Aim: Write the data out again, exactly as given.

Recorded information:
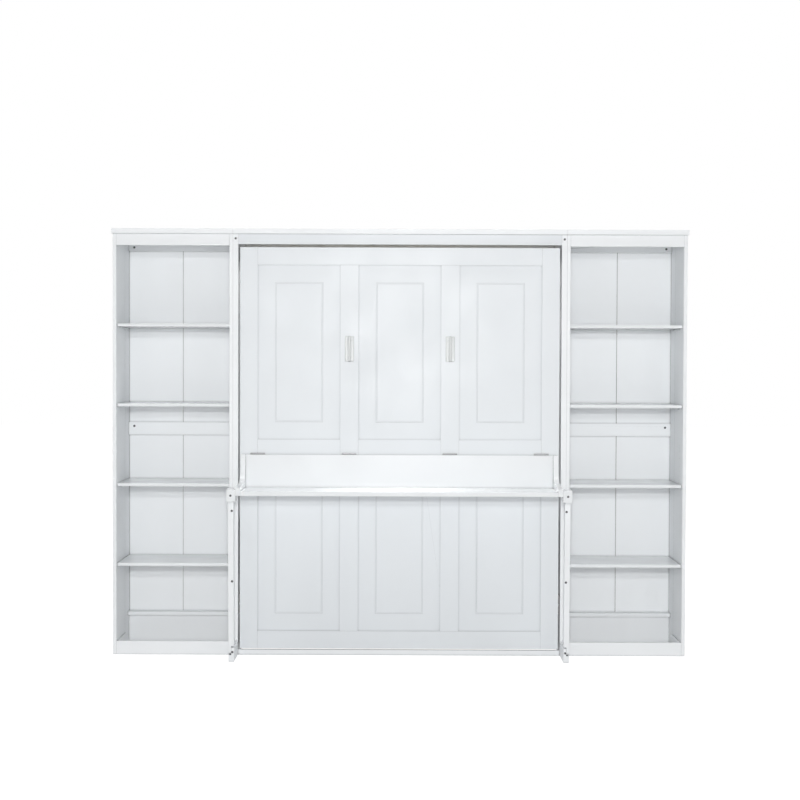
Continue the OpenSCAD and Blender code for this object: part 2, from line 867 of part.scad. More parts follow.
module strut_cylinder(side) {
    color(dark_steel) placed(side)
        difference() {
            union() {
                rod_z(strut_x, strut_y, [cylinder_low, cylinder_top], cylinder_r);
                rod_x(eye_x, strut_y, high_stud_z, eye_r);
            }
            rod_z(strut_x, strut_y, [cylinder_low - over, bore_top], rod_r + run_fit);
            rod_x([eye_x[0] - over, eye_x[1] + over], strut_y, high_stud_z, stud_r + run_fit);
        }
}

module strut_rod(side) {
    color(steel) placed(side) {
        rod_z(strut_x, strut_y, [low_stud_z, rod_top], rod_r);
        rod_x(eye_x, strut_y, low_stud_z, eye_r);
    }
}

outer_side(left);  // left_outer_side
inner_side(left);  // left_inner_side
book_top(left);  // left_top_board
front_rails(left);  // left_front_rails
back_rails(left);  // left_back_rails
back_panels(left);  // left_back_panels
bottom_cleats(left);  // left_bottom_cleats
shelf(left, 1);  // left_shelf_1
shelf(left, 2);  // left_shelf_2
shelf(left, 3);  // left_shelf_3
shelf(left, 4);  // left_shelf_4
shelf_pins(left);  // left_shelf_pins
outer_side(right);  // right_outer_side
inner_side(right);  // right_inner_side
book_top(right);  // right_top_board
front_rails(right);  // right_front_rails
back_rails(right);  // right_back_rails
back_panels(right);  // right_back_panels
bottom_cleats(right);  // right_bottom_cleats
shelf(right, 1);  // right_shelf_1
shelf(right, 2);  // right_shelf_2
shelf(right, 3);  // right_shelf_3
shelf(right, 4);  // right_shelf_4
shelf_pins(right);  // right_shelf_pins
case_side(left);  // case_side_left
case_side(right);  // case_side_right
case_top_board();
case_header();
case_plinth();
case_wall_rails();
case_pivots();
case_fasteners();
foot(left);  // foot_left
foot(right);  // foot_right
face_sheets();
face_stiles();
face_rails();
face_mullions();
bed_rail(left);  // bed_rail_left
bed_rail(right);  // bed_rail_right
bed_end_rails();
bed_slats();
bed_ledgers();
bed_pivots();
handle(left);  // handle_left
handle(right);  // handle_right
bed_hinge_leaves();
desk_top();
desk_back();
gusset(left);  // gusset_left
gusset(right);  // gusset_right
leg_heads();
desk_hinge_leaves();
desk_fasteners();
leg(left);  // leg_left
leg(right);  // leg_right
strut_cylinder(left);  // strut_cylinder_left
strut_cylinder(right);  // strut_cylinder_right
strut_rod(left);  // strut_rod_left
strut_rod(right);  // strut_rod_right
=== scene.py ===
"""Dresses a white wall bed with a fold down desk that stands between two open bookcases.

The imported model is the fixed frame. Each sub-assembly is a class that replaces the plain boards by boards
with eased edges, adds the small fittings and gives every piece its finish. Lengths are metres.
"""

from __future__ import annotations

import json
import logging
import math
from dataclasses import dataclass
from enum import Enum

import bmesh
import bpy
from mathutils import Matrix, Vector


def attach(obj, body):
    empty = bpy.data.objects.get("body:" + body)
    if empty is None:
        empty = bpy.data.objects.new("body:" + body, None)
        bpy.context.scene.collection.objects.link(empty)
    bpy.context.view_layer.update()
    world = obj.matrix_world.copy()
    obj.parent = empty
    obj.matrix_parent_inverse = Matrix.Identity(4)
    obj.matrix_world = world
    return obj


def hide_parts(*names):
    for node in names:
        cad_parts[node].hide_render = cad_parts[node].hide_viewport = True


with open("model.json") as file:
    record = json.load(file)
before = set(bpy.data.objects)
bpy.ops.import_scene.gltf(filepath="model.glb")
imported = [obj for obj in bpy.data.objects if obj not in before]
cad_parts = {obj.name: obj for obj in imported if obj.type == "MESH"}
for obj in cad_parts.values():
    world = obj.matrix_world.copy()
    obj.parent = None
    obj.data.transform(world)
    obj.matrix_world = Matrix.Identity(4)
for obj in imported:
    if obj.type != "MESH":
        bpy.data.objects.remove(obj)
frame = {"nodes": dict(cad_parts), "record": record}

LOG = logging.getLogger("wall_bed")

MM = 0.001
MERGE = 0.01 * MM
TIP_R = 0.001 * MM
PLACE_DIGITS = 4
EASE_SEGMENTS = 2
PLATE_EASE = 0.5 * MM
BOLT_EASE = 0.4 * MM
BOLT_WIDEST = 11.5 * MM
HINGE_EASE = 0.3 * MM
BEVEL_ANGLE = math.radians(32)
FLAT_ANGLE = math.radians(0.5)
CREASE_ANGLE = math.radians(40)

MIDDLE_SPAN = (0.3, 0.7)
FACING_SPAN = (0.75, 0.97)
# Spans and reach of ambient occlusion over which shade is painted into inner corners, slits and deep gaps
CORNER_SHADE_SPAN = (0.45, 0.92)
SLIT_SHADE_SPAN = (0.12, 0.3)
GAP_SHADE_SPAN = (0.04, 0.34)
GAP_SHADE_REACH = 150 * MM
PLAIN_SPECULAR = 0.5
OCCLUSION_SAMPLES = 8
WHITE = (1.0, 1.0, 1.0, 1.0)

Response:
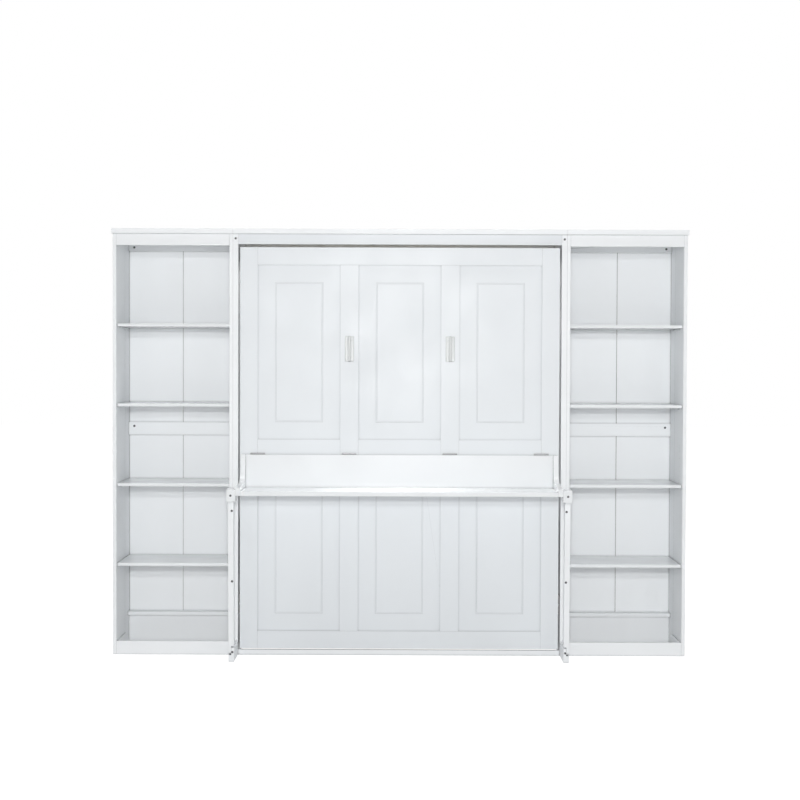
Continue the OpenSCAD and Blender code for this object: part 2, from line 867 of part.scad. More parts follow.
module strut_cylinder(side) {
    color(dark_steel) placed(side)
        difference() {
            union() {
                rod_z(strut_x, strut_y, [cylinder_low, cylinder_top], cylinder_r);
                rod_x(eye_x, strut_y, high_stud_z, eye_r);
            }
            rod_z(strut_x, strut_y, [cylinder_low - over, bore_top], rod_r + run_fit);
            rod_x([eye_x[0] - over, eye_x[1] + over], strut_y, high_stud_z, stud_r + run_fit);
        }
}

module strut_rod(side) {
    color(steel) placed(side) {
        rod_z(strut_x, strut_y, [low_stud_z, rod_top], rod_r);
        rod_x(eye_x, strut_y, low_stud_z, eye_r);
    }
}

outer_side(left);  // left_outer_side
inner_side(left);  // left_inner_side
book_top(left);  // left_top_board
front_rails(left);  // left_front_rails
back_rails(left);  // left_back_rails
back_panels(left);  // left_back_panels
bottom_cleats(left);  // left_bottom_cleats
shelf(left, 1);  // left_shelf_1
shelf(left, 2);  // left_shelf_2
shelf(left, 3);  // left_shelf_3
shelf(left, 4);  // left_shelf_4
shelf_pins(left);  // left_shelf_pins
outer_side(right);  // right_outer_side
inner_side(right);  // right_inner_side
book_top(right);  // right_top_board
front_rails(right);  // right_front_rails
back_rails(right);  // right_back_rails
back_panels(right);  // right_back_panels
bottom_cleats(right);  // right_bottom_cleats
shelf(right, 1);  // right_shelf_1
shelf(right, 2);  // right_shelf_2
shelf(right, 3);  // right_shelf_3
shelf(right, 4);  // right_shelf_4
shelf_pins(right);  // right_shelf_pins
case_side(left);  // case_side_left
case_side(right);  // case_side_right
case_top_board();
case_header();
case_plinth();
case_wall_rails();
case_pivots();
case_fasteners();
foot(left);  // foot_left
foot(right);  // foot_right
face_sheets();
face_stiles();
face_rails();
face_mullions();
bed_rail(left);  // bed_rail_left
bed_rail(right);  // bed_rail_right
bed_end_rails();
bed_slats();
bed_ledgers();
bed_pivots();
handle(left);  // handle_left
handle(right);  // handle_right
bed_hinge_leaves();
desk_top();
desk_back();
gusset(left);  // gusset_left
gusset(right);  // gusset_right
leg_heads();
desk_hinge_leaves();
desk_fasteners();
leg(left);  // leg_left
leg(right);  // leg_right
strut_cylinder(left);  // strut_cylinder_left
strut_cylinder(right);  // strut_cylinder_right
strut_rod(left);  // strut_rod_left
strut_rod(right);  // strut_rod_right
=== scene.py ===
"""Dresses a white wall bed with a fold down desk that stands between two open bookcases.

The imported model is the fixed frame. Each sub-assembly is a class that replaces the plain boards by boards
with eased edges, adds the small fittings and gives every piece its finish. Lengths are metres.
"""

from __future__ import annotations

import json
import logging
import math
from dataclasses import dataclass
from enum import Enum

import bmesh
import bpy
from mathutils import Matrix, Vector


def attach(obj, body):
    empty = bpy.data.objects.get("body:" + body)
    if empty is None:
        empty = bpy.data.objects.new("body:" + body, None)
        bpy.context.scene.collection.objects.link(empty)
    bpy.context.view_layer.update()
    world = obj.matrix_world.copy()
    obj.parent = empty
    obj.matrix_parent_inverse = Matrix.Identity(4)
    obj.matrix_world = world
    return obj


def hide_parts(*names):
    for node in names:
        cad_parts[node].hide_render = cad_parts[node].hide_viewport = True


with open("model.json") as file:
    record = json.load(file)
before = set(bpy.data.objects)
bpy.ops.import_scene.gltf(filepath="model.glb")
imported = [obj for obj in bpy.data.objects if obj not in before]
cad_parts = {obj.name: obj for obj in imported if obj.type == "MESH"}
for obj in cad_parts.values():
    world = obj.matrix_world.copy()
    obj.parent = None
    obj.data.transform(world)
    obj.matrix_world = Matrix.Identity(4)
for obj in imported:
    if obj.type != "MESH":
        bpy.data.objects.remove(obj)
frame = {"nodes": dict(cad_parts), "record": record}

LOG = logging.getLogger("wall_bed")

MM = 0.001
MERGE = 0.01 * MM
TIP_R = 0.001 * MM
PLACE_DIGITS = 4
EASE_SEGMENTS = 2
PLATE_EASE = 0.5 * MM
BOLT_EASE = 0.4 * MM
BOLT_WIDEST = 11.5 * MM
HINGE_EASE = 0.3 * MM
BEVEL_ANGLE = math.radians(32)
FLAT_ANGLE = math.radians(0.5)
CREASE_ANGLE = math.radians(40)

MIDDLE_SPAN = (0.3, 0.7)
FACING_SPAN = (0.75, 0.97)
# Spans and reach of ambient occlusion over which shade is painted into inner corners, slits and deep gaps
CORNER_SHADE_SPAN = (0.45, 0.92)
SLIT_SHADE_SPAN = (0.12, 0.3)
GAP_SHADE_SPAN = (0.04, 0.34)
GAP_SHADE_REACH = 150 * MM
PLAIN_SPECULAR = 0.5
OCCLUSION_SAMPLES = 8
WHITE = (1.0, 1.0, 1.0, 1.0)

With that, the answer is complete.